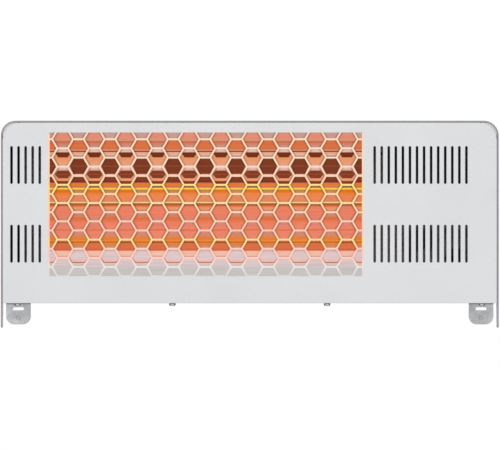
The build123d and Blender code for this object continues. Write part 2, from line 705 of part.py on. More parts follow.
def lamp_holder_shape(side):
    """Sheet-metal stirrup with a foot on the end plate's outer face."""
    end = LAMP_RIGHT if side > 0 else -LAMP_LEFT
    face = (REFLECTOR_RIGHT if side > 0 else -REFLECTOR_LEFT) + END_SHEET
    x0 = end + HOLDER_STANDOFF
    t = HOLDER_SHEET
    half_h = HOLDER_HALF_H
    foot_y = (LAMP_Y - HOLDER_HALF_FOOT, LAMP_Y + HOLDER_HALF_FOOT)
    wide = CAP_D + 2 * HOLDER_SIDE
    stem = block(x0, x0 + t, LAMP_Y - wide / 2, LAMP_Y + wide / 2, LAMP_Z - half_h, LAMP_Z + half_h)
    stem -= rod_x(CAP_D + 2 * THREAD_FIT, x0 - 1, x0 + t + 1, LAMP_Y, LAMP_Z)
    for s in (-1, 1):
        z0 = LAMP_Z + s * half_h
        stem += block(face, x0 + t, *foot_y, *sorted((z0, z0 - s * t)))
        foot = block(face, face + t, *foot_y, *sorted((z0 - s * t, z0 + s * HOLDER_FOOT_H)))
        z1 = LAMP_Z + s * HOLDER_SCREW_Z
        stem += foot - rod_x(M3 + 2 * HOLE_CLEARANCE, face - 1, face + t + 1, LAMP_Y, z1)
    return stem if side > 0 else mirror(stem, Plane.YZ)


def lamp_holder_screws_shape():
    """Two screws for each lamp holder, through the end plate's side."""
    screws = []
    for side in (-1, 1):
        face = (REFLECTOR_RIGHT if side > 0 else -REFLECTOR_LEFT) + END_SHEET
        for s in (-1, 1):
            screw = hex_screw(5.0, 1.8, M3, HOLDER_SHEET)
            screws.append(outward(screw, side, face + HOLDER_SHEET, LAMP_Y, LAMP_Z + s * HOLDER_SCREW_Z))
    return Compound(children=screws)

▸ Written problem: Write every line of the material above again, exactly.

▸ Exercise answer:
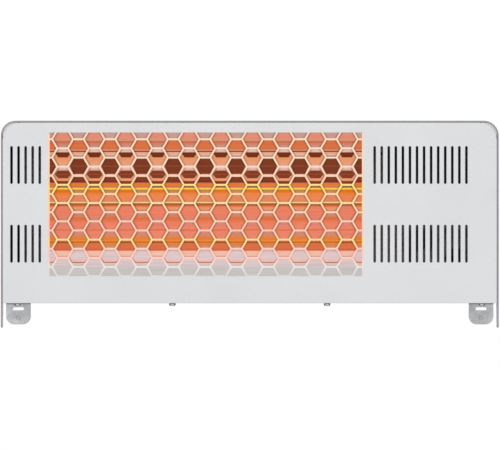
The build123d and Blender code for this object continues. Write part 2, from line 705 of part.py on. More parts follow.
def lamp_holder_shape(side):
    """Sheet-metal stirrup with a foot on the end plate's outer face."""
    end = LAMP_RIGHT if side > 0 else -LAMP_LEFT
    face = (REFLECTOR_RIGHT if side > 0 else -REFLECTOR_LEFT) + END_SHEET
    x0 = end + HOLDER_STANDOFF
    t = HOLDER_SHEET
    half_h = HOLDER_HALF_H
    foot_y = (LAMP_Y - HOLDER_HALF_FOOT, LAMP_Y + HOLDER_HALF_FOOT)
    wide = CAP_D + 2 * HOLDER_SIDE
    stem = block(x0, x0 + t, LAMP_Y - wide / 2, LAMP_Y + wide / 2, LAMP_Z - half_h, LAMP_Z + half_h)
    stem -= rod_x(CAP_D + 2 * THREAD_FIT, x0 - 1, x0 + t + 1, LAMP_Y, LAMP_Z)
    for s in (-1, 1):
        z0 = LAMP_Z + s * half_h
        stem += block(face, x0 + t, *foot_y, *sorted((z0, z0 - s * t)))
        foot = block(face, face + t, *foot_y, *sorted((z0 - s * t, z0 + s * HOLDER_FOOT_H)))
        z1 = LAMP_Z + s * HOLDER_SCREW_Z
        stem += foot - rod_x(M3 + 2 * HOLE_CLEARANCE, face - 1, face + t + 1, LAMP_Y, z1)
    return stem if side > 0 else mirror(stem, Plane.YZ)


def lamp_holder_screws_shape():
    """Two screws for each lamp holder, through the end plate's side."""
    screws = []
    for side in (-1, 1):
        face = (REFLECTOR_RIGHT if side > 0 else -REFLECTOR_LEFT) + END_SHEET
        for s in (-1, 1):
            screw = hex_screw(5.0, 1.8, M3, HOLDER_SHEET)
            screws.append(outward(screw, side, face + HOLDER_SHEET, LAMP_Y, LAMP_Z + s * HOLDER_SCREW_Z))
    return Compound(children=screws)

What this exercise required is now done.